Lewis, whose higher education began at a Baptist college, grew up preaching to the chickens on his family farm and considered a career in the church before entering politics. Vivian, himself was a minister in addition to his work as a political strategist and organized Nashville’s first desegregation sit-ins while still in seminary. King once called Vivian, “the greatest preacher who ever lived.”
These connections to the church provided both men with a moral compass for the non-religious spaces they occupied, whether in Lewis’ capacity as the conscience of Congress or Vivian’s long standing post at the White House, where he provided civil rights counsel to four sitting U.S. presidents.
“You don’t get a civil rights movement of the 1950s and ’60s without the church,” said Raphael Warnock, the senior pastor at Ebenezer Church and a Democratic candidate for Georgia’s U.S. Senate seat. “When we see those marchers in the streets, that’s literally the black church pouring out of the pews into the public square — singing, in order to redeem the soul of America.”
The activists protesting the killing of George Floyd and racist policing today embrace the core message that informed Lewis and Vivian’s life work: civil rights issues are moral issues.

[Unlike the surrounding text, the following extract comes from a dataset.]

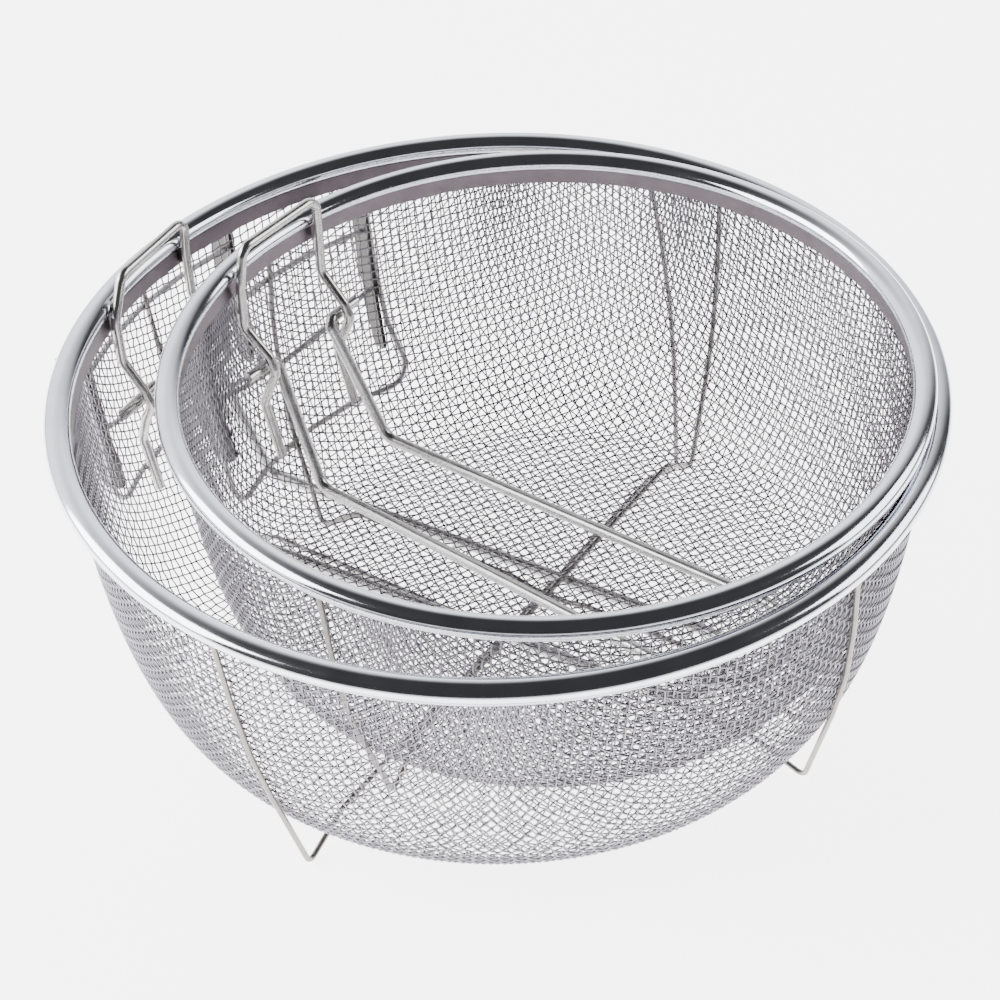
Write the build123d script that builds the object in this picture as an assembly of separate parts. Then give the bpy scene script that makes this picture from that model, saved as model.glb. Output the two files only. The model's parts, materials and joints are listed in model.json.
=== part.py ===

But there are some key differences between the current Movement for Black Lives, as it is known post-Floyd, and prior civil rights campaigns. While many Black churches were sites of planning meetings and safe havens for organizers, demonstrations in this era tend to find their center on social media, in the homes of allies or on the streets themselves.
More, the decentralized structure of the Black Lives Matter movement runs counter to the framework of Black churches, which are often led by a single person or small group of people.